Академик замолчал. В палате снова установилась тишина, но главный врач не решался нарушить ее.
Слегка приподнявшись, Давид Георгадзе знаком попросил врача перевернуть его на спину. Тот помог ему. Академик с трудом положил голову на подушку и снова уставился в потолок.
— Я понимаю вас, — начал он слабым голосом. — Вы — хирург. Великолепный специалист, ученый, жаждущий поисков и находок, смелый практик и вообще смелый человек. Вас в первую очередь прельщают сама сложность операции, добытые результаты. Ваша амбиция ученого и искателя будет полностью удовлетворена, когда сложнейшая операция увенчается успехом.

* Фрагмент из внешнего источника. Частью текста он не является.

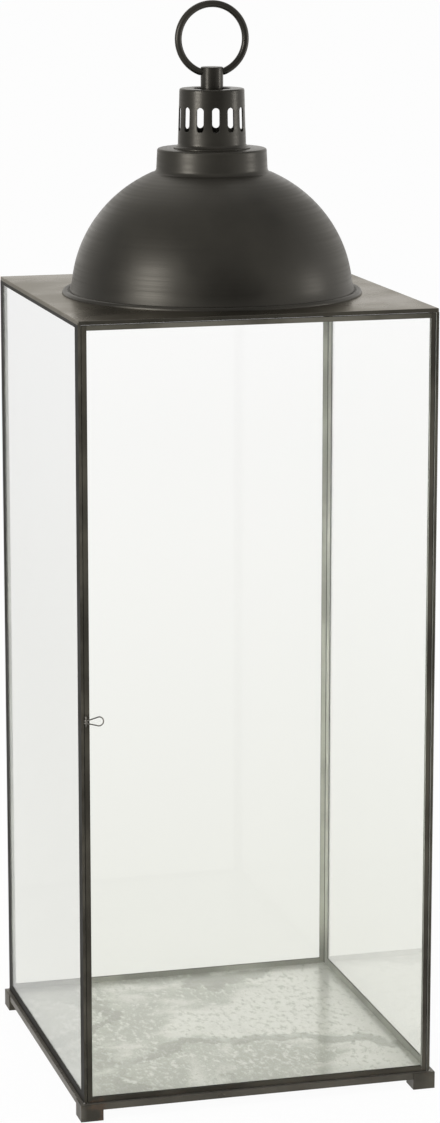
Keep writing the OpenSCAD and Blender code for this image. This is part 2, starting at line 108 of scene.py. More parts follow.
# %% [markdown]
# ## Building node trees in code
# Materials and Geometry Nodes are both trees of nodes. One small helper adds a node, sets its
# properties and fills its sockets, with a plain value or with another node's output. The others
# stand for the few nodes that come back in every tree, so that a finish reads like a sum.


# %% Node helpers
def add(tree, kind, inputs=None, **settings):
    """Adds a node. An input is a plain value, or another node's output, which is linked."""
    node = tree.nodes.new(kind)
    for key, value in settings.items():
        setattr(node, key, value)
    for key, value in (inputs or {}).items():
        if isinstance(value, bpy.types.NodeSocket):
            tree.links.new(value, node.inputs[key])
        else:
            node.inputs[key].default_value = value
    return node


def maths(tree, operation, first, second=0.0, clamp=False):
    node = add(tree, "ShaderNodeMath", {0: first, 1: second}, operation=operation, use_clamp=clamp)
    return node.outputs[0]


def times(tree, first, second):
    return maths(tree, "MULTIPLY", first, second)


def absolute(tree, value):
    return maths(tree, "ABSOLUTE", value)


def axes(tree, vector):
    """The vector's parts, as outputs X, Y and Z."""
    return add(tree, "ShaderNodeSeparateXYZ", {0: vector}).outputs


def spread(tree, value, low, high, to_low=0.0, to_high=1.0, smooth=True):
    """Maps low..high to to_low..to_high, held at both ends."""
    inputs = {"Value": value, "From Min": low, "From Max": high,
              "To Min": to_low, "To Max": to_high}
    kind = "SMOOTHSTEP" if smooth else "LINEAR"
    return add(tree, "ShaderNodeMapRange", inputs, interpolation_type=kind).outputs["Result"]


def noise(tree, vector, scale, detail, roughness=0.5, distortion=0.0):
    inputs = {"Vector": vector, "Scale": scale, "Detail": detail,
              "Roughness": roughness, "Distortion": distortion}
    return add(tree, "ShaderNodeTexNoise", inputs).outputs["Fac"]


def blend_colours(tree, amount, first, second):
    return add(tree, "ShaderNodeMix", {0: amount, 6: first, 7: second}, data_type="RGBA").outputs[2]


# %% [markdown]
# ## Effects that several finishes share
# Old blackened steel is never one colour, and its clouds, wear and rust come back on every sheet.
# Each effect is a shader node group with named inputs. It is built once, and every metal uses it
# at its own scale. All of them read Object coordinates, which are metres on the lantern itself,
# so that a pattern runs on from one piece to the next.


# %% Group helpers
FLOAT, VECTOR = "NodeSocketFloat", "NodeSocketVector"


def shader_group(name, inputs, outputs):
    """A group of shader nodes with named sockets: (label, kind, default)."""
    group = bpy.data.node_groups.new(name, "ShaderNodeTree")
    for label, kind, default in inputs:
        socket = group.interface.new_socket(label, in_out="INPUT", socket_type=kind)
        if default is not None:
            socket.default_value = default
    for label, kind in outputs:
        group.interface.new_socket(label, in_out="OUTPUT", socket_type=kind)
    given = group.nodes.new("NodeGroupInput").outputs
    out = group.nodes.new("NodeGroupOutput").inputs
    return group, given, out


def use_group(tree, group, inputs):
    return add(tree, "ShaderNodeGroup", inputs, node_tree=group).outputs


# %% [markdown]
# ### Clouds
# The blacking took unevenly, which leaves broad clouds and fine specks. Two noises make them,
# and each is stretched so that it reaches both of its ends. Painted maps would do it too, but
# they fix the scale, and here each metal needs its own.

# %% Clouds
BROAD_SPAN, FINE_SPAN = (0.35, 0.68), (0.3, 0.7)  # the noises' own low and high ends
clouds, given, out = shader_group(
    "Clouds",
    [("Vector", VECTOR, None), ("Scale", FLOAT, 8.0), ("Fine scale", FLOAT, 300.0)],
    [("Broad", FLOAT), ("Fine", FLOAT)],
)
broad = noise(clouds, given["Vector"], given["Scale"], 4.0)
fine = noise(clouds, given["Vector"], given["Fine scale"], 3.0)
clouds.links.new(spread(clouds, broad, *BROAD_SPAN), out["Broad"])
clouds.links.new(spread(clouds, fine, *FINE_SPAN), out["Fine"])
print("effect", clouds.name)

# %% [markdown]
# ### Rubbed corners
# Hands and cloths rub the upright corners paler. The corners stand at a known place, so the mask
# measures how far a point is from the nearest one, and a noise breaks it up.


# %% Rubbed corners
RUBBED_SPAN = 0.42, 0.62


def from_corner(tree, place, half_width):
    """How far a point is from the nearest upright corner: its steps along x and y, added."""
    spot = axes(tree, place)
    steps = [absolute(tree, maths(tree, "SUBTRACT", half_width, absolute(tree, spot[axis])))
             for axis in ("X", "Y")]
    return maths(tree, "ADD", *steps)


rubbed, given, out = shader_group(
    "Rubbed corners",
    [("Vector", VECTOR, None), ("Half width", FLOAT, 0.165), ("Reach", FLOAT, 0.004),
     ("Break up", FLOAT, 60.0)],
    [("Wear", FLOAT)],
)
near = maths(rubbed, "DIVIDE", from_corner(rubbed, given["Vector"], given["Half width"]),
             given["Reach"])
patches = noise(rubbed, given["Vector"], given["Break up"], 5.0)
edge = maths(rubbed, "SUBTRACT", 1.0, near, clamp=True)
rubbed.links.new(times(rubbed, edge, spread(rubbed, patches, *RUBBED_SPAN)), out["Wear"])
print("effect", rubbed.name)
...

— Не обижайтесь, я не только хирург, который бахвалится и кичится удачно проведенной операцией. Мой выбор пал на вас потому, что я сожалею о вашей смерти. Наряду с экспериментом мне хочется спасти ваш интеллект. Я непоколебимо уверен, что молодое тело и ваш по-юношески живой мозг создадут полностью гармоничную личность. Хотя мне до сих пор не приходилось пересаживать мозг человеку, я уверен, не сочтите за хвастовство, что операция пройдет успешно. Меня соблазняет именно то, что с помощью чужого мозга и чужого тела я сотворю первого в мире уникального человека. Создам человека, уже в юные годы без труда получившего большие знания и опыт. Я уверен в величии сотворенного. Я уверен, что не нарушу гармонию провидения. А если поставить вопрос более приземленно, более бухгалтерски, то из умирающего академика и заурядного юноши с парализованным мозгом я создам одного, но человека величайших знаний, таланта и интеллекта!

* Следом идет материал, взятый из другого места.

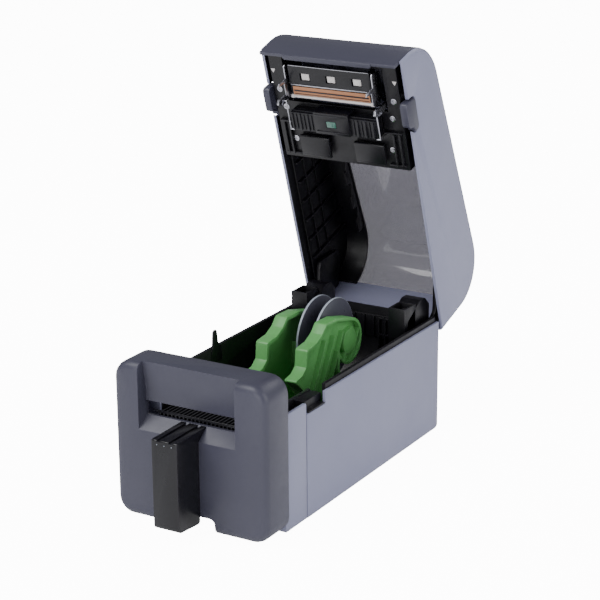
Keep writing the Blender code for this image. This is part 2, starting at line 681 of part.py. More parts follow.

— Я первый, к кому вы обращаетесь с вашим предложением?
— Да, да, вы первый. На все есть свои причины. У меня были кандидатуры, но я воздержался по двум соображениям. Во-первых, мозг должен стоить спасения. И второе — не все понимают величие этого гигантского шага в науке, к тому же не все так бесстрашны, как вы.
На этот раз Давид Георгадзе сумел усмехнуться.
— Я не переношу и не ценю бесстрашных от природы людей. Я такой же трусливый, как каждый нормальный человек. Героизм — это именно преодоление страха. Итак, предположим, что операция удалась. Кем я стану после нее?
— Вы останетесь самим собой, — обиделся Зураб Торадзе. — Начинать все сначала? Разве мы не договорились, что такое человек? Человек — это мозг, а все остальное — подсобные детали этого сложного организма.
— Я спросил вас о другом. Кем я буду официально, по паспорту?
— Пока мы не откроем тайну, Рамазом Коринтели, но какое имеет значение написанное в паспорте?
— Очень большое. Первое — официально я уже не буду самим собой, у меня обнаружатся молодые родители, братья, сестры…
— Только сестра, единственная сестра, которая живет отдельно. В вашем распоряжении однокомнатная, точнее полуторакомнатная, квартира на проспекте Важа Пшавела.
— Видите ли, у меня будет единственная сестра, но я же должен знать имена и фамилии родителей, бабок и дедов, соседей, друзей, знакомых, однокурсников?
— Не беспокойтесь, батоно Давид, не беспокойтесь об этом. Все у нас учтено и предусмотрено. — В голосе главного врача прорывались нотки радости. Он чувствовал, что академик недалек от согласия. — Как только вы достаточно окрепнете, мы с вами обсудим все детали. Медицина знает множество примеров, когда после мозговой травмы к пострадавшему возвращались сознание и разум, но он напрочь забывал прошлое. Вы будете вежливы со всеми, но со скорбной миной будете говорить, что никого и ничего не помните. Почему вы качаете головой, вы не верите мне?
— Не знаю, что и сказать. По-моему, создается весьма щекотливая ситуация. Я забыл сестру, друзей, близких, собственное имя. Вместе с тем я прекрасно помню астрофизику, множество научных проблем, иностранные языки, чего Рамаз Коринтели не знал никогда. Между прочим, говорят, что я хорошо играю на пианино. Вам, вероятно, известно, что мои родители были музыкантами. Отец играл на скрипке в симфоническом оркестре. Он всей душой желал, чтобы из меня вышел музыкант. Заставил меня окончить музыкальную школу. Моя же душа тянулась к физике. Хотя я и музыкой не мог поступиться. Музыка единственный для меня способ отдыха и разрядки. И вот после операции в один прекрасный день моя сестра, друзья и знакомые видят, что я сажусь за пианино, разве это не странно?